Your objective: In the entries below, identify every line with the string "where" and copy it.
#### Source material ####
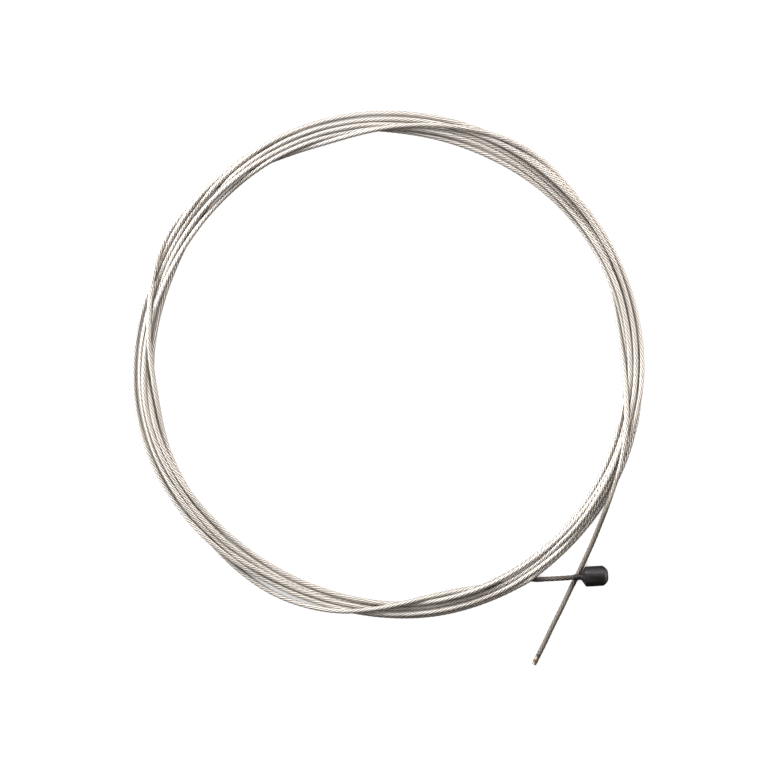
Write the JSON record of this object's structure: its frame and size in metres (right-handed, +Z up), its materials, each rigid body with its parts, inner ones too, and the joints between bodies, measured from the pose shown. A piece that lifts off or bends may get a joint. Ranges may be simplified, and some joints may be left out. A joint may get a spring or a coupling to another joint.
{
  "type": "bicycle shift cable",
  "caption": "Coiled bicycle shift cable: thin stranded steel rope lying in a round coil, with a cast barrel head at one end and a fused, cut tip at the other.",
  "frame": {"origin": "on the surface that the cable lies on, under the middle of the bounding box of the whole cable", "axes": "+Z up from that surface, along the coil's axis; the free end points to -Y and the head's free end points to +X"},
  "size_m": [0.1136, 0.1232, 0.0045],
  "materials": {
    "steel_rope": "bright drawn stainless steel wires in strands twisted into one rope, with brownish grey shade between the strands",
    "dark_casting": "charcoal cast metal, satin, slightly lighter and rubbed at its edges and its bevelled end",
    "braze": "bronze tinted braze over the last wires, dull, with a cut end"
  },
  "bodies": {
    "root": {"coil": "steel_rope", "head_lead": "steel_rope", "tail": "steel_rope", "cable_head": "dark_casting", "fused_tip": "braze"}
  },
  "joints": []
}
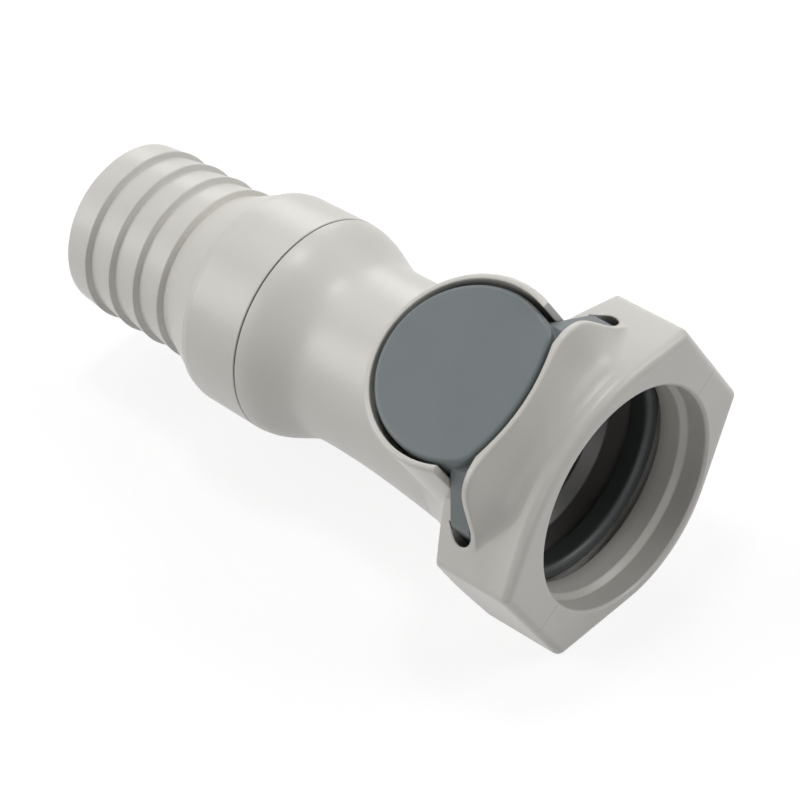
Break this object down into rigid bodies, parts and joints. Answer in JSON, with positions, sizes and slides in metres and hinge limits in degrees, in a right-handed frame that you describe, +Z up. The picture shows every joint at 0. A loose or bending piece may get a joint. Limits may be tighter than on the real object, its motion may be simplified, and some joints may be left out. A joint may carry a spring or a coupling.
{
  "type": "quick disconnect coupling",
  "caption": "Quick disconnect coupling body for 19 mm hose: hexagonal socket with a thumb latch, spring valve inside and a barbed tail.",
  "frame": {"origin": "centre of the socket's mouth, on the bore axis, in the plane of the collar's front face", "axes": "+X along the bore axis out of the mouth; the hose end points along -X; the part lies on one lower flat of its hexagonal collar, so +Z is up from the bench and the thumb pad leans 30 degrees from +Z towards -Y"},
  "size_m": [0.0801, 0.0394, 0.0391],
  "materials": {
    "housing": "light warm grey moulded plastic, satin",
    "latch": "blue-grey moulded plastic, satin",
    "valve": "grey moulded plastic",
    "seal": "black moulded rubber",
    "spring": "drawn stainless wire"
  },
  "bodies": {
    "housing": {"main_body": "housing", "hose_barb": "housing", "valve_guide": "valve", "spigot_seal": "seal", "latch_spring": "spring", "valve_spring": "spring"},
    "latch": {"thumb_latch": "latch"},
    "valve": {"poppet": "valve", "poppet_seal": "seal"}
  },
  "joints": [
    {"name": "latch_press", "type": "slide", "parent": "housing", "child": "latch", "axis": [0, 0.5, -0.866], "range_m": [0, 0.002], "stiffness_N_per_m": 1500, "springref_m": -0.002, "deforming": ["latch_spring"]},
    {"name": "valve_open", "type": "slide", "parent": "housing", "child": "valve", "axis": [-1, 0, 0], "range_m": [0, 0.0045], "stiffness_N_per_m": 800, "springref_m": -0.004, "deforming": ["valve_spring"]}
  ]
}
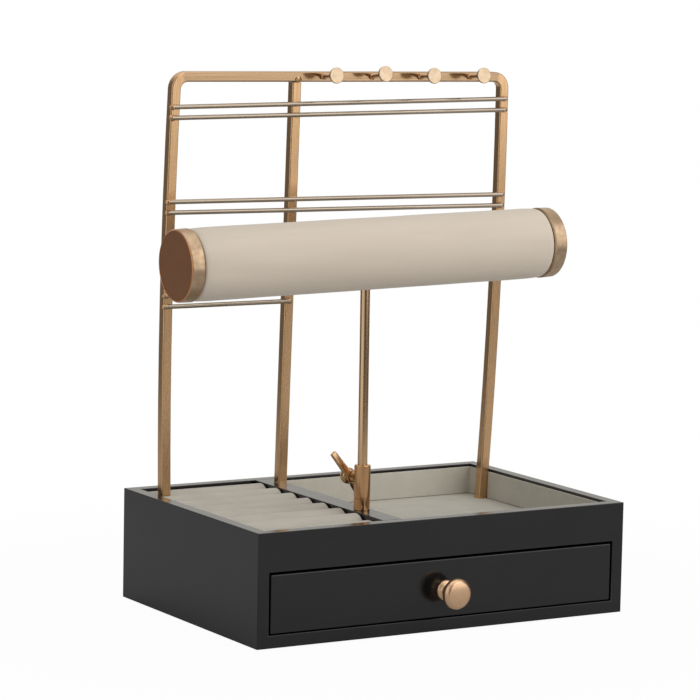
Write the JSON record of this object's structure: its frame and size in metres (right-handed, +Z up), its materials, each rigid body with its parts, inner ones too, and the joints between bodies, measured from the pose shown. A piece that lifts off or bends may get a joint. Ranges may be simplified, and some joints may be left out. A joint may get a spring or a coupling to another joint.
{
  "type": "jewelry stand with drawer",
  "caption": "Lacquered box stand with a drawer, ring rolls, a lined tray, an earring frame with rods and pegs, and a clamped T-bar bracelet roll.",
  "frame": {"origin": "centre of the felt sheet under the base, on the surface that the stand rests on", "axes": "+Z up, -Y out of the drawer's front, +X to the right seen from the front"},
  "size_m": [0.3396, 0.2196, 0.3881],
  "materials": {
    "black_lacquer": "gloss",
    "drawer_board": "satin",
    "black_felt": "matte",
    "grey_felt": "matte",
    "ring_felt": "matte",
    "stop_rubber": "matte",
    "brushed_brass": "brushed",
    "screw_steel": "satin",
    "roll_fabric": "matte",
    "core_plastic": "matte",
    "cap_brass": "brushed"
  },
  "bodies": {
    "case": {"side_panel_left": "black_lacquer", "side_panel_right": "black_lacquer", "back_panel": "black_lacquer", "front_rail": "black_lacquer", "bottom_panel": "black_lacquer", "base_felt_sheet": "black_felt", "deck_board": "black_lacquer", "divider": "black_lacquer", "ring_bed_card": "ring_felt", "ring_roll_1": "ring_felt", "ring_roll_2": "ring_felt", "ring_roll_3": "ring_felt", "ring_roll_4": "ring_felt", "ring_roll_5": "ring_felt", "ring_roll_6": "ring_felt", "ring_roll_7": "ring_felt", "ring_roll_8": "ring_felt", "tray_floor_lining": "grey_felt", "tray_lining_front": "grey_felt", "tray_lining_back": "grey_felt", "tray_lining_left": "grey_felt", "tray_lining_right": "grey_felt", "drawer_glides": "black_felt", "drawer_stops": "stop_rubber", "frame_hoop": "brushed_brass", "middle_leg": "brushed_brass", "leg_plugs": "screw_steel", "earring_rod_top_upper": "brushed_brass", "earring_rod_top_lower": "brushed_brass", "earring_rod_middle_upper": "brushed_brass", "earring_rod_middle_lower": "brushed_brass", "earring_rod_low_upper": "brushed_brass", "earring_rod_low_lower": "brushed_brass", "peg_pins": "brushed_brass", "peg_heads": "brushed_brass", "short_fixing_screws": "screw_steel", "long_fixing_screws": "screw_steel", "sleeve": "brushed_brass"},
    "drawer": {"drawer_front": "black_lacquer", "drawer_side_left": "drawer_board", "drawer_side_right": "drawer_board", "drawer_back": "drawer_board", "drawer_bottom": "drawer_board", "drawer_floor_lining": "grey_felt", "drawer_wall_linings": "grey_felt", "knob": "brushed_brass", "knob_bolt": "screw_steel"},
    "clamp_screw": {"wing_screw": "brushed_brass"},
    "post": {"tbar_post": "brushed_brass", "hub_screw": "screw_steel"},
    "bracelet_roll": {"roll_hub": "core_plastic", "roll_core_tube": "core_plastic", "roll_cover": "roll_fabric", "end_cap_left": "cap_brass", "end_cap_right": "cap_brass"}
  },
  "joints": [
    {"name": "drawer_slide", "type": "slide", "parent": "case", "child": "drawer", "axis": [0, -1, 0], "range_m": [0, 0.15]},
    {"name": "post_height", "type": "slide", "parent": "case", "child": "post", "axis": [0, 0, 1], "range_m": [0, 0.01]},
    {"name": "roll_turn", "type": "hinge", "parent": "post", "child": "bracelet_roll", "pos_m": [-0.0385, -0.0485, 0.2623], "axis": [0, 0, 1], "range_deg": [-30, 30]},
    {"name": "clamp_turn", "type": "hinge", "parent": "case", "child": "clamp_screw", "pos_m": [-0.0385, -0.0485, 0.1037], "axis": [-0.1736, 0.9848, 0], "range_deg": [0, 360]}
  ]
}
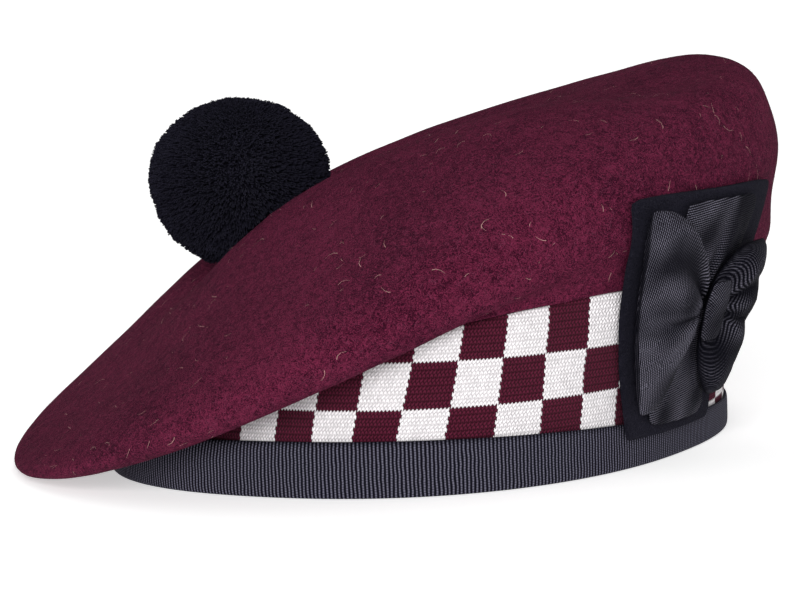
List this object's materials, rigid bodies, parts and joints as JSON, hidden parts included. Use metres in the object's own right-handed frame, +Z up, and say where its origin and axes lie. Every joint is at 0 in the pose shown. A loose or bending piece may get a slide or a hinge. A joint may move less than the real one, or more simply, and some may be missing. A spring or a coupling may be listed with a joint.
{
  "type": "balmoral bonnet",
  "caption": "Soft felt bonnet pulled down to one side over a diced knitted band, with ribbon binding, a ribbon cockade and a wool toorie.",
  "frame": {"origin": "under the middle of the bonnet's box, on the surface that the rim rests on", "axes": "-Y towards the wearer's front, +X towards the wearer's left, where the cockade is, +Z up"},
  "size_m": [0.2286, 0.2324, 0.113],
  "materials": {
    "felt": "soft fulled wool",
    "dicing": "fine knit in white and deep maroon squares",
    "ribbon": "ribbed grosgrain with a low sheen",
    "toorie_wool": "dense cut wool pile"
  },
  "bodies": {
    "root": {"crown": "felt", "diced_band": "dicing", "ribbon_binding": "ribbon", "cockade_backing": "ribbon", "cockade_strip": "ribbon", "cockade_bow_front": "ribbon", "cockade_bow_rear": "ribbon", "cockade_knot": "ribbon", "toorie": "toorie_wool"}
  },
  "joints": []
}
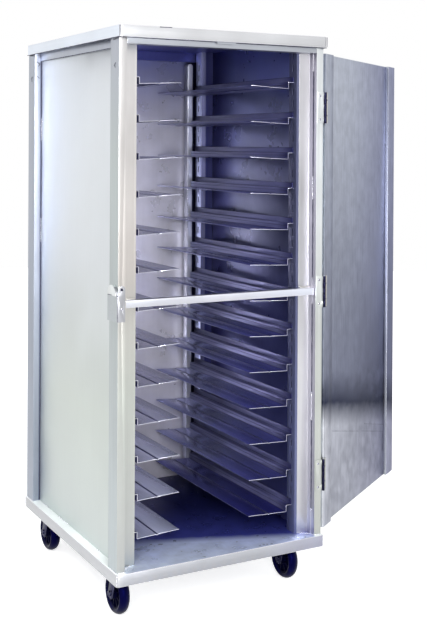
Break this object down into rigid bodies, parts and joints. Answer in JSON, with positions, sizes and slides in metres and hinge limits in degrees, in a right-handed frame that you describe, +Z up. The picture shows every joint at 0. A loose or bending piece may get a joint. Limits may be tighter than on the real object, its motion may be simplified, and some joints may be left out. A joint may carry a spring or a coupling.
{
  "type": "enclosed meal tray cart",
  "caption": "Tall aluminium tray cart on swivel casters: framed cabinet with stacked tray slides, a half-height bar and a hinged front door with a wrap-round claw latch.",
  "frame": {"origin": "on the floor, under the middle of the cabinet's plan between the outer faces of the posts", "axes": "+X to the right as seen from the front, +Y from the door opening to the back, +Z up"},
  "size_m": [1.328, 0.817, 1.778],
  "materials": {
    "sheet_aluminium": "satin mill finish sheet",
    "tube_aluminium": "satin extruded tube",
    "slide_aluminium": "satin folded sheet, bright cut edges",
    "zinc_steel": "bright zinc plated, lightly brushed",
    "latch_metal": "cast and tumbled, satin",
    "caster_tyre": "dark moulded wheel, satin"
  },
  "bodies": {
    "cabinet": {"base_pan": "sheet_aluminium", "base_channel_front": "sheet_aluminium", "base_channel_rear": "sheet_aluminium", "top_cap": "sheet_aluminium", "post_front_left": "tube_aluminium", "post_front_right": "tube_aluminium", "post_rear_left": "tube_aluminium", "post_rear_right": "tube_aluminium", "door_jamb_left": "sheet_aluminium", "door_jamb_right": "sheet_aluminium", "header_tube": "tube_aluminium", "rear_top_rail": "tube_aluminium", "side_rail_left": "sheet_aluminium", "side_rail_right": "sheet_aluminium", "side_panel_left": "sheet_aluminium", "side_panel_right": "sheet_aluminium", "back_panel": "sheet_aluminium", "mid_bar": "tube_aluminium", "mid_bar_brackets": "sheet_aluminium", "upright_front_left": "slide_aluminium", "upright_front_right": "slide_aluminium", "upright_rear_left": "slide_aluminium", "upright_rear_right": "slide_aluminium", "tray_stops": "slide_aluminium", "tray_slides_level_01": "slide_aluminium", "tray_slides_level_02": "slide_aluminium", "tray_slides_level_03": "slide_aluminium", "tray_slides_level_04": "slide_aluminium", "tray_slides_level_05": "slide_aluminium", "tray_slides_level_06": "slide_aluminium", "tray_slides_level_07": "slide_aluminium", "tray_slides_level_08": "slide_aluminium", "tray_slides_level_09": "slide_aluminium", "tray_slides_level_10": "slide_aluminium", "tray_slides_level_11": "slide_aluminium", "tray_slides_level_12": "slide_aluminium", "tray_slides_level_13": "slide_aluminium", "hinge_post_leaves": "zinc_steel", "hinge_pins": "zinc_steel", "latch_keeper": "latch_metal", "cabinet_screws": "zinc_steel", "caster_plates": "zinc_steel", "caster_bolts": "zinc_steel"},
    "door": {"door_skin": "sheet_aluminium", "door_inner_panel": "sheet_aluminium", "door_stile_hinge": "sheet_aluminium", "door_stile_latch": "sheet_aluminium", "hinge_door_leaves": "zinc_steel", "door_screws": "zinc_steel", "latch_base": "latch_metal", "latch_pin": "zinc_steel"},
    "claw": {"latch_claw": "latch_metal"},
    "fork_front_left": {"caster_fork_front_left": "zinc_steel"},
    "wheel_front_left": {"caster_wheel_front_left": "caster_tyre"},
    "fork_front_right": {"caster_fork_front_right": "zinc_steel"},
    "wheel_front_right": {"caster_wheel_front_right": "caster_tyre"},
    "fork_rear_left": {"caster_fork_rear_left": "zinc_steel"},
    "wheel_rear_left": {"caster_wheel_rear_left": "caster_tyre"},
    "fork_rear_right": {"caster_fork_rear_right": "zinc_steel"},
    "wheel_rear_right": {"caster_wheel_rear_right": "caster_tyre"}
  },
  "joints": [
    {"name": "door_hinge", "type": "hinge", "parent": "cabinet", "child": "door", "pos_m": [0.36575, -0.4016, 0.956], "axis": [0, 0, 1], "range_deg": [-214, 1]},
    {"name": "latch_pivot", "type": "hinge", "parent": "door", "child": "claw", "pos_m": [0.9331, 0.0198, 0.946], "axis": [0, 0, 1], "range_deg": [-180, 0]},
    {"name": "swivel_front_left", "type": "hinge", "parent": "cabinet", "child": "fork_front_left", "pos_m": [-0.30075, -0.304, 0.14], "axis": [0, 0, 1], "continuous": true},
    {"name": "roll_front_left", "type": "hinge", "parent": "fork_front_left", "child": "wheel_front_left", "pos_m": [-0.30075, -0.274, 0.0635], "axis": [1, 0, 0], "continuous": true},
    {"name": "swivel_front_right", "type": "hinge", "parent": "cabinet", "child": "fork_front_right", "pos_m": [0.30075, -0.304, 0.14], "axis": [0, 0, 1], "continuous": true},
    {"name": "roll_front_right", "type": "hinge", "parent": "fork_front_right", "child": "wheel_front_right", "pos_m": [0.30075, -0.274, 0.0635], "axis": [1, 0, 0], "continuous": true},
    {"name": "swivel_rear_left", "type": "hinge", "parent": "cabinet", "child": "fork_rear_left", "pos_m": [-0.30075, 0.286, 0.14], "axis": [0, 0, 1], "continuous": true},
    {"name": "roll_rear_left", "type": "hinge", "parent": "fork_rear_left", "child": "wheel_rear_left", "pos_m": [-0.30075, 0.316, 0.0635], "axis": [1, 0, 0], "continuous": true},
    {"name": "swivel_rear_right", "type": "hinge", "parent": "cabinet", "child": "fork_rear_right", "pos_m": [0.30075, 0.286, 0.14], "axis": [0, 0, 1], "continuous": true},
    {"name": "roll_rear_right", "type": "hinge", "parent": "fork_rear_right", "child": "wheel_rear_right", "pos_m": [0.30075, 0.316, 0.0635], "axis": [1, 0, 0], "continuous": true}
  ]
}
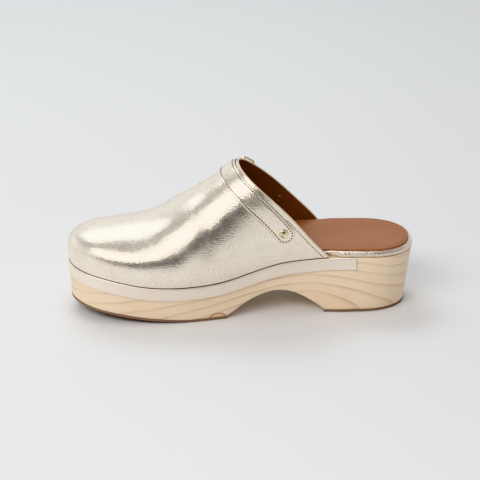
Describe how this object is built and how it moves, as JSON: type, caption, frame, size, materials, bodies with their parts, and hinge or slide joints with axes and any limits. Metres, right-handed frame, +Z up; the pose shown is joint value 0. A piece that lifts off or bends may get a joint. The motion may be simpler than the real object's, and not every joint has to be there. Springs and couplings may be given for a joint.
{
  "type": "platform clog",
  "caption": "Closed-toe backless clog: a metallic leather upper with a buckled instep strap on a wooden platform sole with an arched waist and block heel.",
  "frame": {"origin": "centre of the box's underside, on the floor", "axes": "+X from heel to toe, +Y towards the medial (inner) side, +Z up"},
  "size_m": [0.2606, 0.0962, 0.1125],
  "materials": {
    "pine": "sanded pale pine with a thin satin lacquer",
    "brown_rubber": "matt brown",
    "metallic_leather": "pale gold foil, glossy with a fine grain",
    "tan_leather": "smooth matt tan",
    "brass": "polished pale brass"
  },
  "bodies": {
    "root": {"wood_sole": "pine", "outsole_forefoot": "brown_rubber", "outsole_heel": "brown_rubber", "edge_strip": "metallic_leather", "footbed": "metallic_leather", "insole": "tan_leather", "upper": "metallic_leather", "instep_strap": "metallic_leather", "buckle_tab": "metallic_leather", "buckle_frame": "brass", "buckle_prong": "brass", "rivet_medial": "brass", "rivet_lateral": "brass"}
  },
  "joints": []
}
####
Result of the task:
List this object's materials, rigid bodies, parts and joints as JSON, hidden parts included. Use metres in the object's own right-handed frame, +Z up, and say where its origin and axes lie. Every joint is at 0 in the pose shown. A loose or bending piece may get a slide or a hinge. A joint may move less than the real one, or more simply, and some may be missing. A spring or a coupling may be listed with a joint.
  "frame": {"origin": "under the middle of the bonnet's box, on the surface that the rim rests on", "axes": "-Y towards the wearer's front, +X towards the wearer's left, where the cockade is, +Z up"},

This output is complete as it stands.